Fünf Jahre war Iryna Wereschtschuk Offizierin
Wereschtschuk leistet ihren Dienst im belagerten Kiew, wo sie täglich vor die Mikrofone tritt. Meist berichtet sie dann über verzweifelte Versuche, humanitäre Korridore einzurichten, die aus dem apokalyptisch zerbombten Mariupol hinausführen. Oder aus dem umkämpften Charkiw. Dazu passt die Militärkleidung, die sie seit Kriegsbeginn trägt. Oder zumindest ein khakifarbenes T-Shirt. So wie Selenskyj, nur dass die Vize-Regierungschefin tatsächlich aus der Armee stammt, während der Präsident einst Schauspieler war.
Fünf Jahre hat Wereschtschuk als Offizierin gedient, nach dem Studium am Militärinstitut im westukrainischen Lwiw. Sie war Spezialistin für internationale Kommunikation. Man merkt es ihr bis heute an. Schon vor der russischen Invasion war sie immer wieder an der Front im Donbass unterwegs und gab Interviews für CNN oder die BBC. Das hatte auch etwas mit ihrem Ressort zu tun. In der Regierung ist sie für die „Wiedereingliederung der vorübergehend besetzten Gebiete“ zuständig. Im Klartext heißt das: Wereschtschuk soll dafür sorgen, dass die prorussischen Separatistengebiete Donezk und Luhansk wieder ukrainisch werden. Und das gilt auch für die von Moskau annektierte Halbinsel Krim. Faktisch ist Wereschtschuk also Rückeroberungsministerin.
Sie steht damit für alles, was Putin zur Weißglut treibt. Das ist umso erstaunlicher, als die 42-Jährige den russischen Präsidenten sogar einmal in hohen Tönen gelobt hat. „Wenn wir einen Politiker wie Putin hätten, würde ich ihn wählen“, sagte sie 2013. Das war im Jahr vor der Krim-Annexion, und es hatte wohl vor allem mit einer gewissen Lust an der Provokation zu tun. Wereschtschuk war damals, nach ihrer Zeit beim Militär und einem zusätzlichen Jurastudium, die jüngste Bürgermeisterin der Ukraine. Mit nur 30 Jahren übernahm sie 2010 die politische Führung in ihrer Geburtsstadt Rawa-Ruska, hart an der Grenze zu Polen. Dort, im Westen der Ukraine, sind von jeher nationalistische Kräfte stark. Und genau mit diesen Gruppen legte sich Wereschtschuk an. Die Bürgermeisterin setzte auf föderale Strukturen und orientierte sich nach Polen. Beides gefiel den Rechten nicht.

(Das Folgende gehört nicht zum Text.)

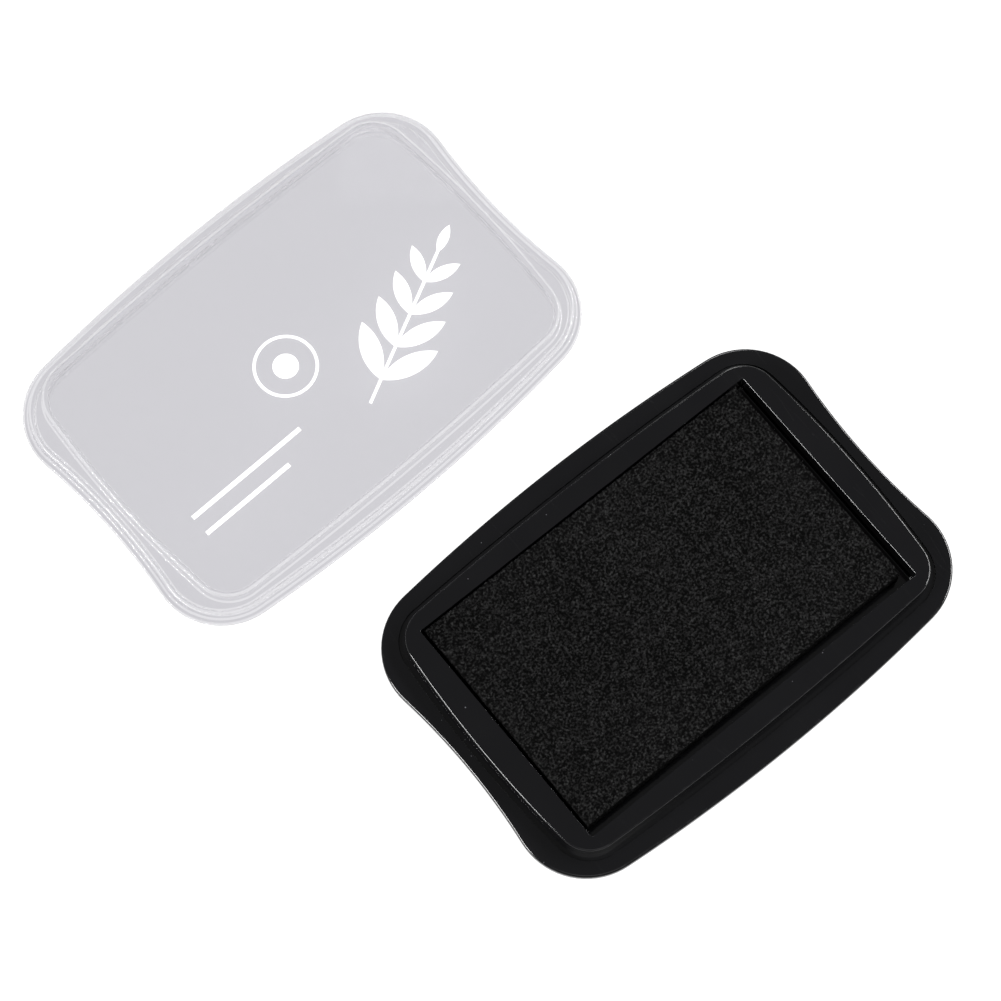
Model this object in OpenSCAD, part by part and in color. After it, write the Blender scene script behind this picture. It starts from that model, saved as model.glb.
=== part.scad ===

Einst lobte Iryna Wereschtschuk Wladimir Putin
Fünf Jahre lang trotzte Wereschtschuk allen Drohungen und offener Gewalt. Dabei half ihr auch ihr zweiter Mann, der in Lwiw die Sondereinheit „Alpha“ des Geheimdienstes SBU leitete. Dann zog das Ehepaar nach Kiew, gemeinsam mit dem Sohn Oleg aus Wereschtschuks erster Ehe und einem Stiefsohn.
Für ihr Putin-Lob entschuldigte sich die streitlustige Politikerin später vor laufenden Kameras. Genauer gesagt war dies der Auftritt, der Wereschtschuk 2019 den Wiedereinstieg in die Politik ermöglichte, nach einigen Jahren, in denen sie an der Universität unterrichtet hatte. Wereschtschuk schloss sich Selenskyj und seiner Bewegung „Diener des Volkes“ an. Verwaltungswissenschaften waren am Ende doch nicht die große Leidenschaft jener Frau, die nur wenige Stunden nach Kriegsbeginn am 24. Februar erklärte: „Wir brauchen nur eine Flugverbotszone und Waffen. Den Rest erledigen wir selbst.“
Mit einer „No-Fly-Zone“ der Nato ist es bis heute nichts geworden. Aber Waffen hat die ukrainische Armee bekommen. Und nun ist sie dabei, im Krieg gegen Putins Russland „den Rest zu erledigen“. Nicht zuletzt dank Iryna Wereschtschuk.